Now, they’re trying to parlay that title into success at the next level.

Hunter and Jerome declared for the 2019 NBA drat with the intent to stay in it, Virginia announced.

Hunter will probably be a top-10, maybe even top-five, pick.

At 6-foot-8 with a 7-foot-2 wingspan and a strong base and impressive lateral mobility, the forward has excellent defensive versatility. He’s steady on and off the ball. I question whether he’ll lock up the better athletes he’ll more regularly face in the NBA, but his defensive floor is quite high.

He’s also a good 3-point shooter, though his slow release limits the number of attempts he can get up. Otherwise, Hunter lacks the explosiveness and ball-handling to become a traditional star.

Maybe he’ll be an excellent 3-and-D role player. In this weak-looking draft, that possibility is enough to make him coveted.

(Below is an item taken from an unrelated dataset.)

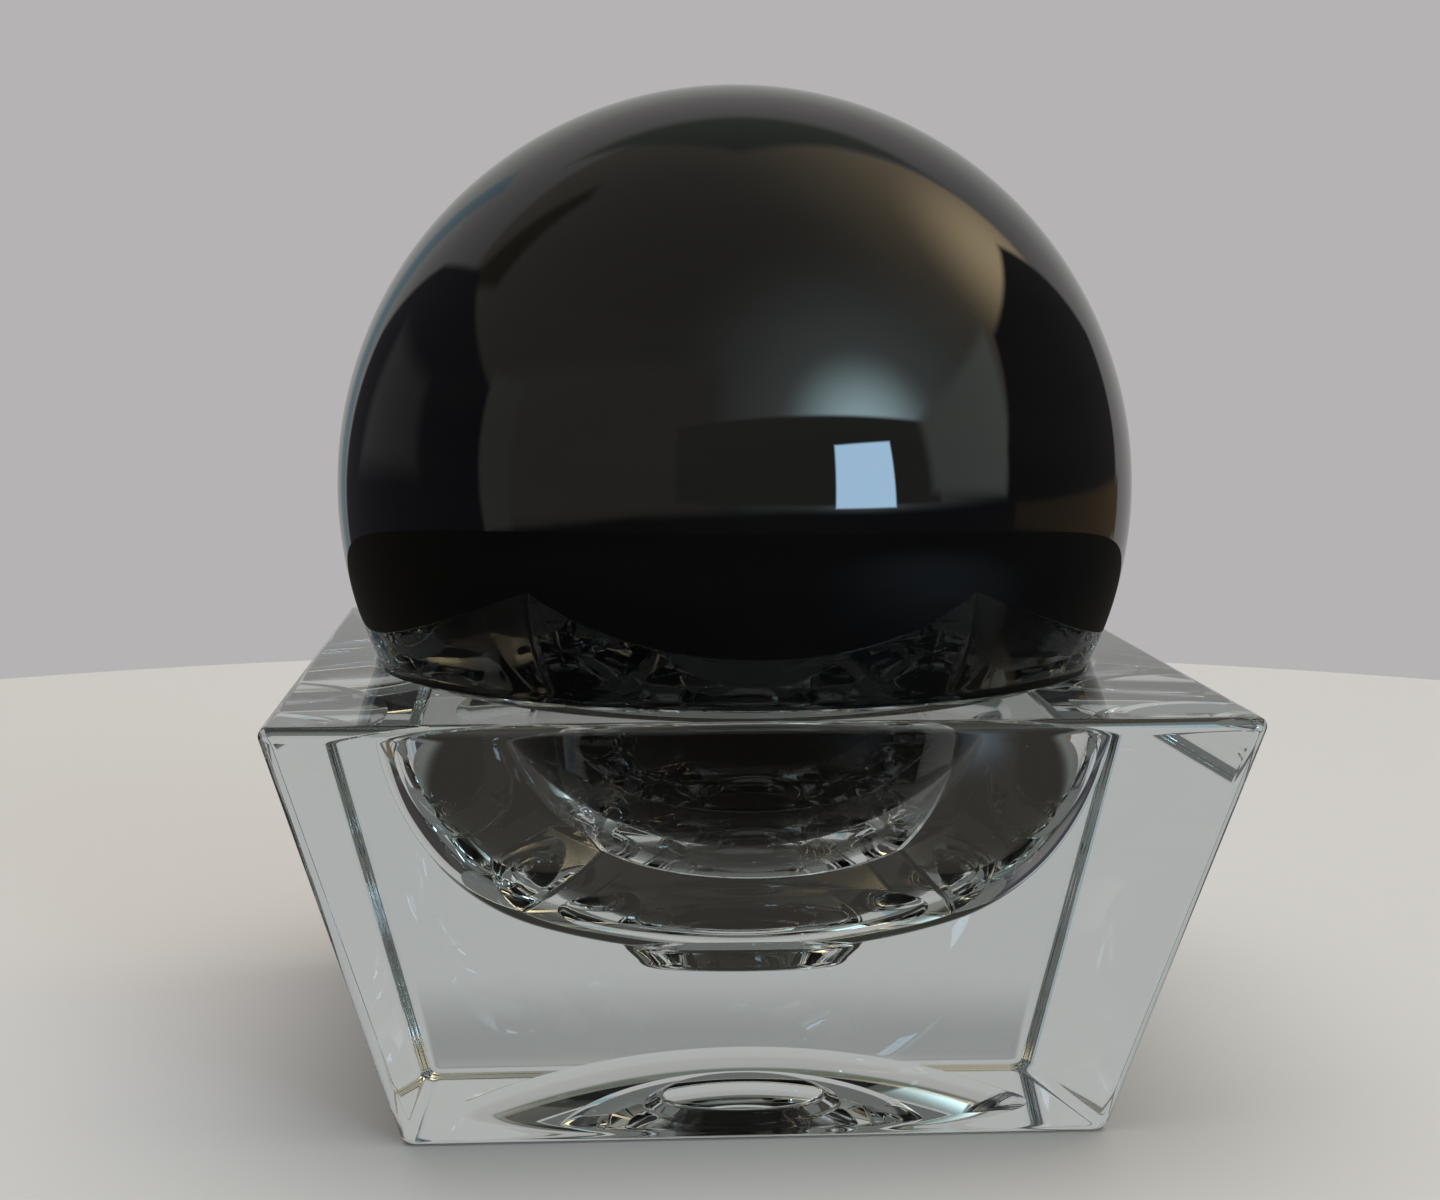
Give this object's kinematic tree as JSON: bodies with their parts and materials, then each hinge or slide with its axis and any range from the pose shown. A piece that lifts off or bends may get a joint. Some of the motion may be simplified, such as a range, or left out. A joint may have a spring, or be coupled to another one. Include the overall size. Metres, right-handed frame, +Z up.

Jerome also lacks the burst to possess high upside, but that’s more understandable late in the first round, where he’s projected. The 6-foot-5 guard is a good outside shooter with a knack for getting open. He has plenty of distributing ability for a secondary playmaker but isn’t enough of a threat to create for himself to run an offense through him.

He’s limited defensively, but he has a decent knack for when to gamble when there’s good help – like Hunter – behind him.